(291e) Application of Machine Learning and Active Learning to Enhance Chemical Yields in Microbes | AIChE

(291e) Application of Machine Learning and Active Learning to Enhance Chemical Yields in Microbes

Authors 

Adamczyk, P., DOE Great Lakes Bioenergy Research Center
Zhang, X., University of Wisconsin Madison
Ramanathan, P., University of Wisconsin Madison
Reed, J., University of Wisconsin Madison
Microbes can be used to produce a wide variety of important chemicals from low cost substrates. The biochemical production capabilities of microbes can be improved through metabolic engineering, where metabolic and regulatory processes are adjusted using genetic manipulations. Efforts have been made to develop computational methods to study metabolic and regulatory networks of microbes and identify the genetic interventions needed to enhance the production of the desired metabolite(s). While kinetic models can be used to suggest strategies based on changes in enzyme levels and/or kinetic properties to improve flux through a metabolic pathway, these kinetic models need a lot of experimental data (e.g., proteomic, metabolomic, and fluxomic data) to parameterize them. Hence, there is a need for computational methods that can predict expression levels needed to achieve metabolic engineering goals with limited amounts of experimental data and no kinetic details about the biochemical pathways.
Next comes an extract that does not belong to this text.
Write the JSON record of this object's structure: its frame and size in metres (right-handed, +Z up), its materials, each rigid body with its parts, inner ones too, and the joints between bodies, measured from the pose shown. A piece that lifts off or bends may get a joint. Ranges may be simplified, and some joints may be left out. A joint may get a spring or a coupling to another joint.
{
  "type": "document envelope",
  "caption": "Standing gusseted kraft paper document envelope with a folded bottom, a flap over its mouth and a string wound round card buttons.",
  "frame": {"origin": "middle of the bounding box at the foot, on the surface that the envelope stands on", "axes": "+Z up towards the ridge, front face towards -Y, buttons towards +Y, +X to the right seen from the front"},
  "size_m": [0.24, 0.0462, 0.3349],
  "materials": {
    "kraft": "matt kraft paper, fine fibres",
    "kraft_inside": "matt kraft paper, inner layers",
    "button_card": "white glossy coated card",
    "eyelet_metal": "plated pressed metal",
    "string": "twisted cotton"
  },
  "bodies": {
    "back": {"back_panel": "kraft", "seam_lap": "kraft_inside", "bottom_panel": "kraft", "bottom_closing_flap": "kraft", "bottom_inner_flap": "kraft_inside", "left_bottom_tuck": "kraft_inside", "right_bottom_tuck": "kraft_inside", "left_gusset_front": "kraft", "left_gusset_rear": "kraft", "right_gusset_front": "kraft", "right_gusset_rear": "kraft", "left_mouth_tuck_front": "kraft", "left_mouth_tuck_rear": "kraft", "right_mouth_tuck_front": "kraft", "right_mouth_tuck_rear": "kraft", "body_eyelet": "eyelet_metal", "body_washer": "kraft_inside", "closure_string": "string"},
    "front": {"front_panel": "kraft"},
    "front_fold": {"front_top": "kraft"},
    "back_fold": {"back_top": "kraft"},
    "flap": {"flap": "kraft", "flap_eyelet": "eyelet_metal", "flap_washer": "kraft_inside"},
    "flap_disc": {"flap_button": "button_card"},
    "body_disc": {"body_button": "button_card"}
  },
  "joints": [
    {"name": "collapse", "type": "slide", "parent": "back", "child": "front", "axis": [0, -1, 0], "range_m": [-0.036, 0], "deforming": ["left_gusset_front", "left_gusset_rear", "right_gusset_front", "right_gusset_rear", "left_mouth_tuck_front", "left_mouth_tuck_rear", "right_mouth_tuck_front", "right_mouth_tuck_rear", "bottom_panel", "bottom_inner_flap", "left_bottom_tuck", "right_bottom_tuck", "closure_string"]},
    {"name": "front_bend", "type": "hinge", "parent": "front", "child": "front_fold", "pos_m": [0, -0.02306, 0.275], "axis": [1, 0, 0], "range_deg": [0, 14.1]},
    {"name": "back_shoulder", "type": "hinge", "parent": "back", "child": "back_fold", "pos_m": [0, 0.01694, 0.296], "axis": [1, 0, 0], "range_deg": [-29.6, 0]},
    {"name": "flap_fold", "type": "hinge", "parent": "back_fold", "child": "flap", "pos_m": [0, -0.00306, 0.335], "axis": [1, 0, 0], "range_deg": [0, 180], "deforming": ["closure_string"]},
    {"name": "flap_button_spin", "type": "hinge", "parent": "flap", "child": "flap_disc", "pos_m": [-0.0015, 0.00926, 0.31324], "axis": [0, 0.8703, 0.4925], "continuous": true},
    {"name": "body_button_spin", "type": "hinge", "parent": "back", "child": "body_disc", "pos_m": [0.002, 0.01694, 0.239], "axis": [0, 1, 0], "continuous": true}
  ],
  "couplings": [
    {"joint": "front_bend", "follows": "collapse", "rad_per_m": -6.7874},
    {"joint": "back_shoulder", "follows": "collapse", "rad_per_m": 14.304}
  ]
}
We developed an active learning framework called ActiveOpt to design expression constructs for a metabolic pathway of interest. ActiveOpt does not need a detailed kinetic model and instead uses a Support Vector Machine (SVM) classifier to predict product yields or productivities (either high or low) from ribosome binding site strengths estimated by the RBS Calculator [1]. ActiveOpt initially trains a SVM classifier from a few experiments, where RBSs in gene expression constructs are varied and product yields are measured and labeled (as high/low yield), and then proposes subsequent experiments to be conducted. ActiveOpt, with relatively little experimental data and no mechanistic or kinetic details of the pathway, can be used to design experiments to achieve high biochemical yields in a small number of experiments.
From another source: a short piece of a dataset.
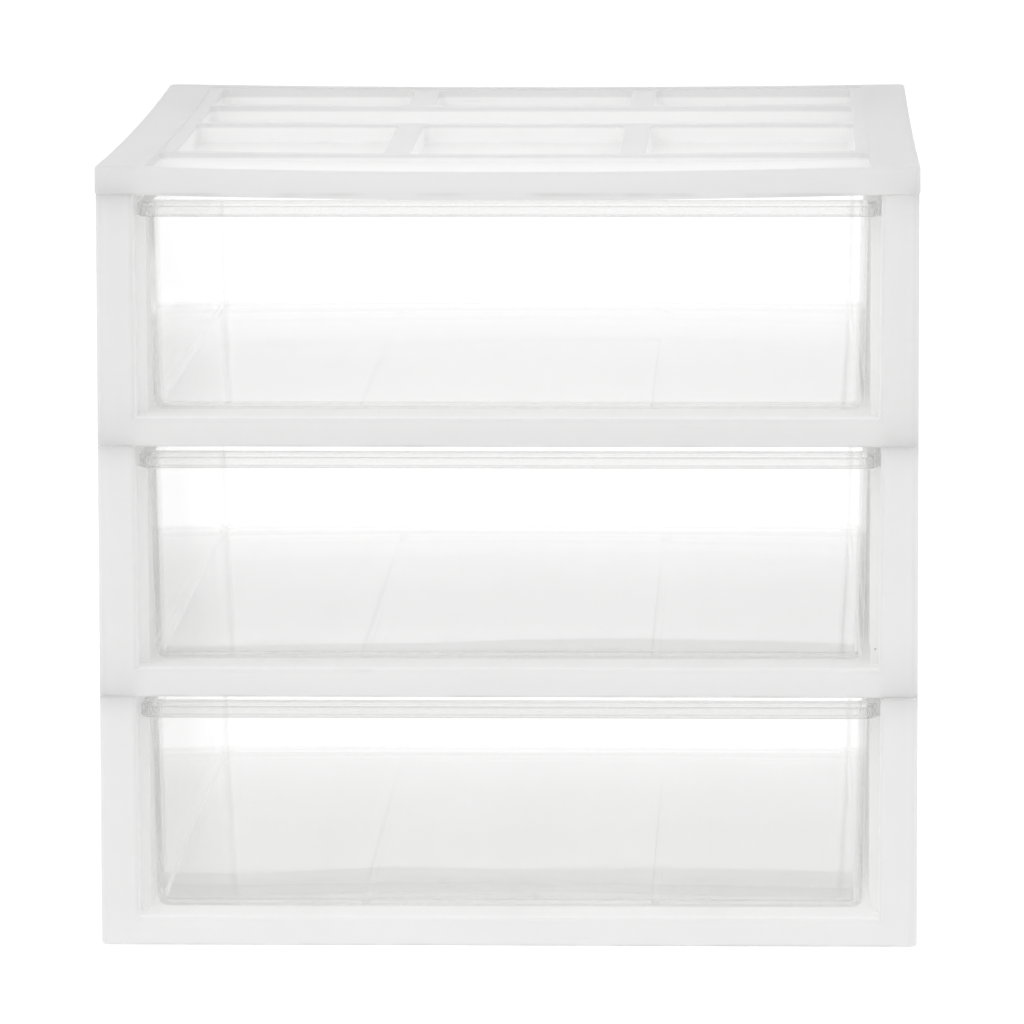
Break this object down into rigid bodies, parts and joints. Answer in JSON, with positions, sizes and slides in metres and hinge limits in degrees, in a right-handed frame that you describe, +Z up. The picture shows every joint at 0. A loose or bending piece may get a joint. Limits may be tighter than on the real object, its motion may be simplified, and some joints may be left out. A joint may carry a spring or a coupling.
{
  "type": "desktop drawer organizer",
  "caption": "Stacked white desktop organizer with clear sliding drawers and a lid moulded with open compartments.",
  "frame": {"origin": "middle of the base, on the surface the organizer stands on", "axes": "+Z up, +Y towards the back and the longest side, drawers open towards -Y, +X to the right seen from the front"},
  "size_m": [0.2606, 0.3406, 0.2492],
  "materials": {
    "white_plastic": "satin",
    "clear_plastic": "clear gloss"
  },
  "bodies": {
    "housing": {"lid": "white_plastic", "bottom_tier_frame": "white_plastic", "middle_tier_frame": "white_plastic", "top_tier_frame": "white_plastic"},
    "bottom_drawer_body": {"bottom_drawer": "clear_plastic"},
    "middle_drawer_body": {"middle_drawer": "clear_plastic"},
    "top_drawer_body": {"top_drawer": "clear_plastic"}
  },
  "joints": [
    {"name": "bottom_drawer_slide", "type": "slide", "parent": "housing", "child": "bottom_drawer_body", "axis": [0, -1, 0], "range_m": [0, 0.25]},
    {"name": "middle_drawer_slide", "type": "slide", "parent": "housing", "child": "middle_drawer_body", "axis": [0, -1, 0], "range_m": [0, 0.25]},
    {"name": "top_drawer_slide", "type": "slide", "parent": "housing", "child": "top_drawer_body", "axis": [0, -1, 0], "range_m": [0, 0.25]}
  ]
}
ActiveOpt was tested on two separate datasets: (i) a newly generated valine yield dataset and (ii) a published neurosporene productivity dataset [2]. The valine dataset included 91 experiments, in which plasmids expression valine biosynthesis and exporter genes (ilvBNIHCDE and ygaZH) with varying RBS strengths were transformed into Escherichia coli and valine yields measured. A leave-one-out cross validation showed that SVM classifiers built from this dataset have high precision (75%) and recall (87%). Starting with just a few of the 91 possible experiments, ActiveOpt could identify expression constructs resulting in at least 95% of the highest measured valine yield (across all conducted 91 experiments) in a small number of experiments (typically <7) and identify the genes whose RBS strengths significantly affect valine yield. ActiveOpt was also tested on a previously published neurosporene dataset, and the algorithm could again identify the expression constructs with high productivity in less than 10 experiments as compared to the 101 experiments conducted in the original study.

These results show that ActiveOpt can efficiently design gene expression constructs that lead to high chemical yield in organisms in very small numbers of experiments. It can also identify the genes whose expression (as predicted by RBS strengths) significantly influence biochemical production.

References

1. Salis, H.M., E.A. Mirsky, and C.A. Voigt, Automated design of synthetic ribosome binding sites to control protein expression. Nat Biotechnol, 2009. 27(10): p. 946-50.

2. Farasat, I., et al., Efficient search, mapping, and optimization of multi-protein genetic systems in diverse bacteria. Mol Syst Biol, 2014. 10: p. 731.